----- PROVIDED MATERIAL
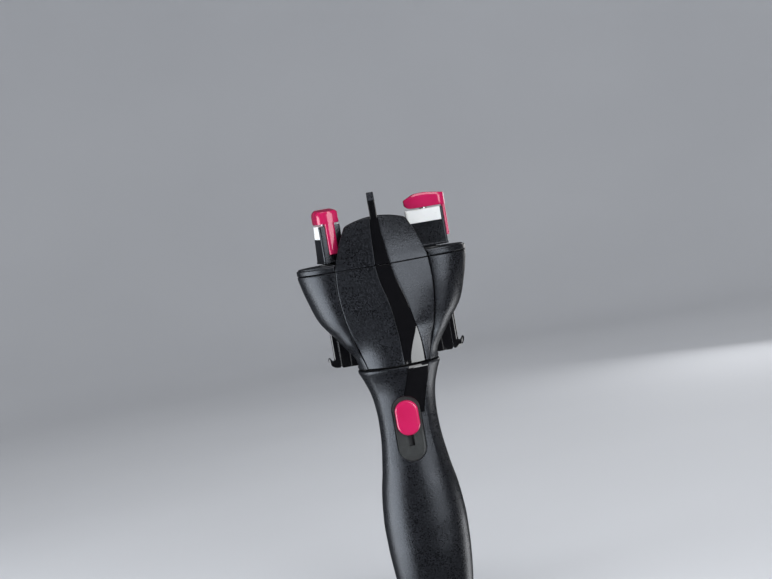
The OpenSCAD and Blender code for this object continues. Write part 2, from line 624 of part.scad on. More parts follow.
module tower_gear(s) {
  color(nylon) translate([s * tower_x, 0, zj]) rotate([0, 0, 180 / tower_teeth])
    spur(1, tower_teeth, 0.95, 1.2, backlash, 4.01, 41.2, 45.8);
}
module tower_gear_left() { tower_gear(-1); }
module tower_gear_right() { tower_gear(1); }

module lift_rod(s) {
  color(steel) at_tower(s) union() {
    disc(2, 13, 77.5);
    disc(3.9, 24.7, 25.9);
  }
}
module lift_rod_left() { lift_rod(-1); }
module lift_rod_right() { lift_rod(1); }

// T-shaped hook: a tapered head over the pad and a stem down the tower's end groove
module hook(s) {
  // [x, half width, underside, top]
  prof = [[-9.7, 3.2, 79.6, 82.4], [-8.2, 3.9, 78.2, 83.1], [-4, 4.7, 77.6, 84.95], [1, 5.3, 77.6, 85.2], [6, 5.7, 77.6, 84.6],
    [8.8, 5.8, 77.6, 84.2], [10.2, 5.2, 77.6, 84], [11.1, 4, 77.6, 83.85], [11.7, 2.4, 77.7, 83.7]];
  sect = function(p) [for (c = [[-0.92, 0], [-1, 0.12], [-1, 0.62], [-0.82, 0.9], [-0.45, 1], [0.45, 1], [0.82, 0.9], [1, 0.62], [1, 0.12], [0.92, 0]])
    [p[0], c[0] * p[1], mix(p[2], p[3], c[1])]];
  color(pink) at_tower(s) union() {
    ring_loft([for (p = prof) rev(sect(p))]);
    block(tower_len / 2 - 0.55, 11.5, -2.45, 2.45, 61.6, 78.6);
  }
}
module hook_left() { hook(-1); }
module hook_right() { hook(1); }

module hook_spring(s) {
  n = 48; turns = 5; r = 3; w = 0.35; z0 = 26.3; z1 = 32.6;
  pts = [for (i = [0 : n]) let (a = i * 360 * turns / n, z = mix(z0, z1, i / n)) for (j = [0 : 5])
    [(r + w * cos(60 * j)) * cos(a), (r + w * cos(60 * j)) * sin(a), z + w * sin(60 * j)]];
  walls = [for (k = [0 : n - 1]) for (j = [0 : 5]) let (a = k * 6 + j, b = k * 6 + (j + 1) % 6, c = a + 6, d = b + 6) each [[a, c, b], [b, c, d]]];
  e = n * 6;
  color(steel) at_tower(s) polyhedron(pts, concat(walls, [for (j = [1 : 4]) [0, j, j + 1]], [for (j = [1 : 4]) [e, e + j + 1, e + j]]));
}
module hook_spring_left() { hook_spring(-1); }
module hook_spring_right() { hook_spring(1); }

handle_front_shell();
handle_rear_shell();
handle_gloss_inlay();
switch_tray();
switch_button();
circuit_board();
slide_switch();
battery_cover();
battery_cells();
battery_contacts();
battery_bulkhead();
handle_screws();
motor_can();
motor_rotor();
motor_pinion();
ring_gear_housing();
gearbox_cover();
planet_gear_1();
planet_gear_2();
planet_gear_3();
planet_carrier();
slip_clutch_driver();
neck_bearing();
one_way_clutch_ring();
clutch_rollers();
head_hub();
hub_retaining_clip();
head_lower_cup();
front_petal_lower();
rear_petal_lower();
front_petal_upper();
rear_petal_upper();
front_gloss_strip();
rear_gloss_strip();
divider_fin();
head_upper_cover();
gear_chassis();
head_screws();
spindle_bushes();
drive_shaft();
sun_gear();
stub_housing_left();
stub_housing_right();
pusher_left();
pusher_right();
tower_left();
tower_right();
pad_left();
pad_right();
tower_gear_left();
tower_gear_right();
lift_rod_left();
lift_rod_right();
hook_left();
hook_right();
hook_spring_left();
hook_spring_right();
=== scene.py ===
"""Looks of the hair braider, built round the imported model. Metres, +Z up, front along -Y.

Shapes are worked out in millimetres with z counted from the turning junction between handle and head, and put() brings
them into the model's frame.
"""
import json
import math

import bmesh
import bpy
import numpy as np
from mathutils import Matrix, Vector


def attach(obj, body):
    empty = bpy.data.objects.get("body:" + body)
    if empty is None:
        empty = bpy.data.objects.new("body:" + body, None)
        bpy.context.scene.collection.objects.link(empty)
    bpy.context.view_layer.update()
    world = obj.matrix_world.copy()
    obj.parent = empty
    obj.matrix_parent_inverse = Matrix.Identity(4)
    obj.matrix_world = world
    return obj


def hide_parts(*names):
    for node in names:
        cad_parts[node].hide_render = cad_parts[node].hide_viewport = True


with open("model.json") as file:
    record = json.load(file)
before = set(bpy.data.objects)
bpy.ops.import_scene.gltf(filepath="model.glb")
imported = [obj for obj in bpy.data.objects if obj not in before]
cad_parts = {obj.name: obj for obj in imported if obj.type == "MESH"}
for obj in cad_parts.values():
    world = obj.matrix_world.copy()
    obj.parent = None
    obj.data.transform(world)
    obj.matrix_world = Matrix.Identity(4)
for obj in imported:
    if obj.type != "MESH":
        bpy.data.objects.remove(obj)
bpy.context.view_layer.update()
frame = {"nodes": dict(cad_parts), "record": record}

ZJ = 130.0
scene = bpy.context.scene


# ------------------------------------------------------------------------------------------------ tables
def pchip(rows):
    """Smooth curve through the rows of a table, which keeps every rise and fall of the table."""
    t = np.array(sorted(rows), float)
    x, y = t[:, 0], t[:, 1]
    h, d = np.diff(x), np.diff(y) / np.diff(x)
    m = np.zeros(len(x))
    for i in range(1, len(x) - 1):
        if d[i - 1] * d[i] > 0:
            w1, w2 = 2 * h[i] + h[i - 1], h[i] + 2 * h[i - 1]
            m[i] = (w1 + w2) / (w1 / d[i - 1] + w2 / d[i])
    m[0], m[-1] = d[0], d[-1]

    def f(v):
        v = np.clip(np.asarray(v, float), x[0], x[-1])
        i = np.clip(np.searchsorted(x, v, "right") - 1, 0, len(x) - 2)
        s = (v - x[i]) / h[i]
        return ((1 + 2 * s) * (1 - s) ** 2 * y[i] + s * (1 - s) ** 2 * h[i] * m[i]
                + s * s * (3 - 2 * s) * y[i + 1] + s * s * (s - 1) * h[i] * m[i + 1])
    return f


wing = pchip([[0, 21.2], [4, 22.4], [8, 24.4], [12, 26.6], [16, 29.1], [20, 31.9], [24, 35.1], [30, 38.3], [38, 40.9],
              [46, 43.1], [53, 44.3], [60, 44.3]])
pet = pchip([[0, 15.7], [6, 17.3], [14, 19.8], [22, 21.8], [30, 23.3], [42, 24.3], [53, 23.8], [60, 21.9], [67, 19.5],
             [74, 16.2], [78, 14.6]])
keel = pchip([[0, 20.8], [10, 22.4], [20, 23.8], [30, 25], [42, 25.6], [53, 25.4], [60, 24], [70, 20.5], [78, 17]])
edge = pchip([[0, 14.2], [10, 16], [20, 17.6], [30, 18.8], [42, 19.6], [53, 19.4], [60, 18], [70, 15], [78, 12]])
sl = pchip([[0, 3], [7, 2.8], [14, 2.6], [22, 1.9], [29, 1.1], [35, 0], [41, -1.6], [47, -2.8], [53, -3.3], [60, -3.1],
            [70, -2.8], [78, -1.9]])
sr = pchip([[0, 14.5], [8, 14], [14, 13.2], [22, 11.9], [28, 10.7], [35, 9], [42, 6.9], [48, 5.3], [55, 4.2],
            [63, 3.2], [70, 2.3], [78, 1.9]])
kx = pchip([[0, 5.3], [10, 8.6], [21.5, 12], [30, 10.3], [42, 6.9], [53, 4.4], [63, 3.2], [78, 1.9]])
hw = pchip([[-130, 14], [-128.4, 16.4], [-124, 18.4], [-115, 20], [-105, 21], [-95, 21.6], [-85, 21.8], [-75, 21.2],
            [-65, 20], [-57, 18.4], [-50, 17.3], [-42, 16.2], [-36, 15.7], [-28, 15.5], [-20, 16], [-14, 17],
            [-8, 18.9], [-4, 20.5], [-1.6, 21.5], [-0.5, 21.65]])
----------
TO DO ::
Output the section opening with the line that has "record = json.load(file)" and closing with the line that has "m[0], m[-1] = d[0], d[-1]". Keep both end lines and leave out the rest.

THE SOLUTION ::
    record = json.load(file)
before = set(bpy.data.objects)
bpy.ops.import_scene.gltf(filepath="model.glb")
imported = [obj for obj in bpy.data.objects if obj not in before]
cad_parts = {obj.name: obj for obj in imported if obj.type == "MESH"}
for obj in cad_parts.values():
    world = obj.matrix_world.copy()
    obj.parent = None
    obj.data.transform(world)
    obj.matrix_world = Matrix.Identity(4)
for obj in imported:
    if obj.type != "MESH":
        bpy.data.objects.remove(obj)
bpy.context.view_layer.update()
frame = {"nodes": dict(cad_parts), "record": record}

ZJ = 130.0
scene = bpy.context.scene


# ------------------------------------------------------------------------------------------------ tables
def pchip(rows):
    """Smooth curve through the rows of a table, which keeps every rise and fall of the table."""
    t = np.array(sorted(rows), float)
    x, y = t[:, 0], t[:, 1]
    h, d = np.diff(x), np.diff(y) / np.diff(x)
    m = np.zeros(len(x))
    for i in range(1, len(x) - 1):
        if d[i - 1] * d[i] > 0:
            w1, w2 = 2 * h[i] + h[i - 1], h[i] + 2 * h[i - 1]
            m[i] = (w1 + w2) / (w1 / d[i - 1] + w2 / d[i])
    m[0], m[-1] = d[0], d[-1]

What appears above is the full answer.